Too much of a good thing can be a bad thing, or at least that's how the saying goes. A Shakespearean character asked the question, "Why then, can one desire too much of a good thing?," and Mae West said that "too much of a good thing can be wonderful." Being a person who is given to over-indulgence, but also exceedingly self aware, I try to stay somewhere in the middle. (Or somewhere between moderation and indulgence.)

As I sit here alone on a Saturday night, I keep trying to remind myself of the concept of dukkha that I absorbed from Buddhism. All phenomena are impermanent. When the reality set in that tonight would be an evening of solitude, I found myself surprised that I wasn't happy with it. I had become so accustomed to it before, so much so that I preferred it.

That feeling started when I was talking to my "romantic interest" and he informed me that we wouldn't get to talk tonight because he was going to see a movie and had to run errands. My first thought was, "but we didn't get to talk last night." Thankfully I didn't utter that desperate remark, but I was alarmed by the fact that I would even think that.

I thought about "Sitting with Unsatisfactoriness" as the title for this post but decided that a little twist of the urban phrase "let it do what it do" would be better. When it all comes down to it, there isn't a better way to look it this situation and just about every situation.

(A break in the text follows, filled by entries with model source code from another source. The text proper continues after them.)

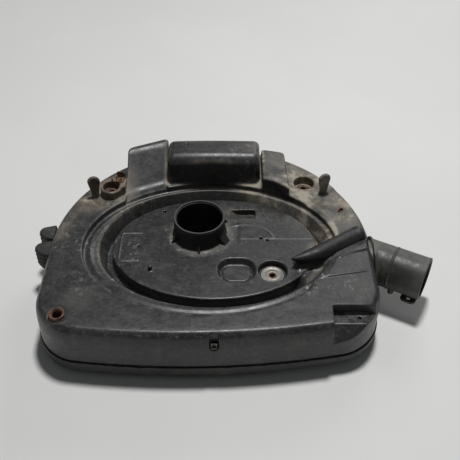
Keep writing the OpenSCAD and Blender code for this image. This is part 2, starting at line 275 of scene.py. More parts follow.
def solid(name, shape, lo, hi, pitch):
    """Closed mesh of the solid where shape(x, y, z) is negative, and its points in millimetres."""
    axes = [np.arange(a - 2 * pitch, b + 3 * pitch, pitch, dtype=np.float32) for a, b in zip(lo, hi)]
    field = shape(axes[0][:, None, None], axes[1][None, :, None], axes[2][None, None, :])
    field = np.broadcast_to(field, [len(v) for v in axes])
    points, quads = net(field, np.array([v[0] for v in axes], float), pitch)
    points = settle(points, shape)
    mesh = bpy.data.meshes.new(name)
    mesh.vertices.add(len(points))
    mesh.vertices.foreach_set("co", (points * MM).ravel())
    mesh.loops.add(quads.size)
    mesh.loops.foreach_set("vertex_index", quads.ravel())
    mesh.polygons.add(len(quads))
    mesh.polygons.foreach_set("loop_start", np.arange(0, quads.size, 4))
    mesh.polygons.foreach_set("use_smooth", np.ones(len(quads), bool))
    mesh.update()
    mesh.validate()
    return link(name, mesh), points


def paint(obj, name, values):
    """A number from 0 to 1 for each point of the mesh, which the materials read."""
    layer = obj.data.attributes.new(name, "FLOAT", "POINT")
    layer.data.foreach_set("value", np.clip(values, 0, 1).astype(np.float32))


def stand_in(obj, node, body, material):
    """Dresses obj, which rides on body in place of a CAD node."""
    dress(obj, MATERIALS[material])
    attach(obj, body)
    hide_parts(node)


def dress(obj, material):
    obj.data.materials.clear()
    obj.data.materials.append(material)


# ---- the housing shell ----

def breather_frame(x, y):
    """Distance along the breather pipe from its tip, and to its left."""
    return turned(x, y, BREATHER_FROM, BREATHER_TURN)


def in_duct(x, y):
    """Above 0 over the back of the inlet duct, which fills the oval channel in front of the breather pipe."""
    return np.minimum(x - 96 + 0.25 * (y + 58), 2 - breather_frame(x, y)[1])


def deck_height(x, y, edge):
    """The deck, which drops at its edges and has a raised field at each end of the breather pipe."""
    drop = 2.6 * np.exp(np.minimum(edge, 0) / 4.5) * soft((110 - y) / 100)
    plateau = 2.2 * soft((0.772 * (y - 62) - 0.636 * (x - 110)) / 7 + 0.5) * soft((x - 80) / 8)
    field = 1.3 * soft((y + 55 - 0.18 * (x - 122)) / 2.2) * soft((4 - breather_frame(x, y)[1]) / 8)
    field = field * soft((x - 104) / 8) * soft((170 - x) / 14)
    bead = 1.1 * ridge(line2(x, y, (139, -25), (169, -11)), 1.0)
    return DECK_Z - drop + plateau + field + bead


def channel_floor(x, y, ring, plate):
    """Floor of the oval channel: shallow at the front, with a rounded ridge along its outer edge."""
    front = soft((-y - 5) / 75)
    floor = 59.5 + 5.3 * front + (2.4 - 1.2 * front) * ridge(ring + 7.5, 3.2)
    back = PLATE_Z + 0.4 + 9.9 * soft(plate / 26)
    return floor + (back - floor) * soft(in_duct(x, y) / 13)


def plate_height(x, y):
    """Height of the plate, with its low raised fields, shallow arc and label frame."""
    field = 0.6 * soft((y - 12) / 4) * soft((x - 30) / 4)
    arc = 0.7 * ridge(disc(x, y, (38, 4), 34), 1.2) * soft((y - 14) / 4)
    collar = 1.2 * soft((42 - hyp(x - NECK_AT[0], y - NECK_AT[1])) / 13)
    label_frame = 0.7 * ridge(box2(x, y, (-88, 2), 24, 44, 3), 0.8) * (x < -78)
    return PLATE_Z + field + arc + collar + label_frame


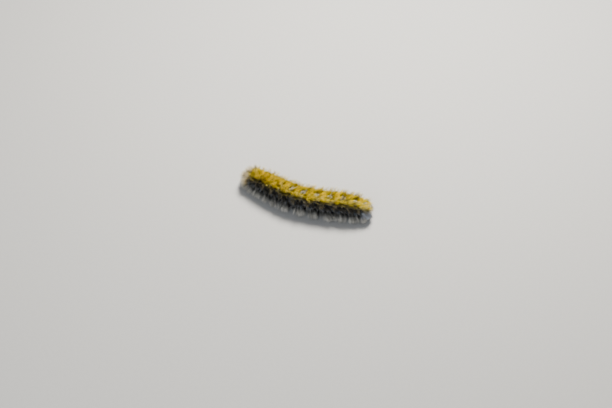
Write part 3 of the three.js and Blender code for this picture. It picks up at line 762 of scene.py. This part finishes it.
# %% Legs and claws
LEG_RADIUS = 0.42
LEG_PATH = [(1.00, 1.75, 0.05, 0.30), (1.00, 1.60, 0.05, 1.02), (1.18, 1.22, 0.08, 0.95),
            (1.20, 1.18, 0.09, 0.72), (1.25, 1.10, 0.10, 0.93), (1.29, 0.90, 0.14, 0.90),
            (1.30, 0.86, 0.15, 0.62), (1.30, 0.80, 0.16, 0.82), (1.26, 0.50, 0.26, 0.66),
            (1.25, 0.47, 0.27, 0.42), (1.23, 0.40, 0.29, 0.56), (1.16, 0.14, 0.36, 0.34)]
CLAW = [(1.16, 0.16, 0.36, 0.24), (1.13, 0.10, 0.44, 0.20), (1.06, 0.06, 0.50, 0.14),
        (0.98, 0.035, 0.50, 0.05)]


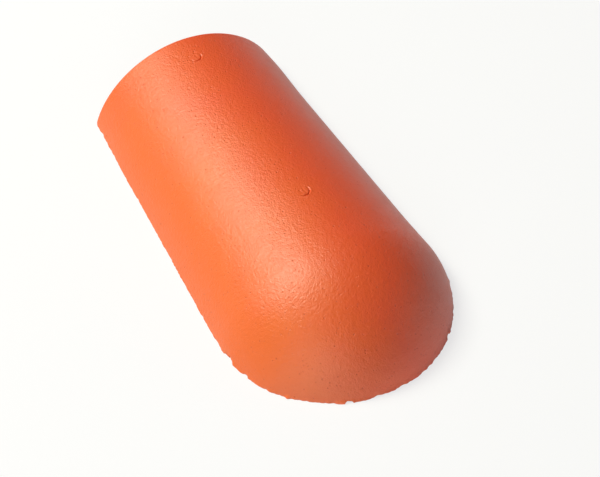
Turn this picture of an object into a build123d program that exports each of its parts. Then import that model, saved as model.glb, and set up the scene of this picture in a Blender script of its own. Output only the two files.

Dukkha is a Buddhist term, meaning unsatisfactoriness, misery, suffering, dissatisfaction, etc. The concept is central to the Four Noble Truths, and if I take nothing else with me from Buddhism (although I certainly will) this will be it.

It's not that two nights without talking to a beau drags me into misery. But after I had already called a couple of friends to see what they were doing and they weren't available, and my mother and sister were out to dinner with people from church leaving me at home alone, a hint of despair did creep in.

It really caught me off guard. In the instant that I felt the feeling come in, I realized how some people get trapped in negative cycles of thinking, emotionally spiraling out of control. It wasn't that I actually wondered whether or not he was going to the movie or on a date with someone. The thought came up that the same circumstances would lead someone to think that. I was glad that I didn't think that, but then I was equally upset that I wouldn't allow myself to go there.

There I was at a stoplight thinking to myself, "what purpose does it serve to let your mind go on this tangent?" I could only think of one; protection from misery. Logically, I would not expect a person who I've met only once but have talked with at length, who is also 2,500 miles away to be exclusive. I'm the one who disappeared on him two years ago. Based on that fact alone I understand if he has his reservations.

In that moment, I decided that I would sit with the unsatisfactory feeling, that I would let "dukkha" arise, do its thing, and move on. I wouldn't apply superficial labels to it. I made peace with it and left inner space to see what was at its core.

I prepared my dinner of food from my first visit to Trader Joe's, and as I plated my food and poured my glass of wine, I felt what I was waiting to feel. I didn't open myself up to the world, make efforts to deepen and maintain my friendships, only to spend another night like this.

The depth and honesty of that feeling helped me to realize that spending three to four hours talking to someone on the phone wouldn't alleviate that feeling anymore than not talking to them would be the cause of it.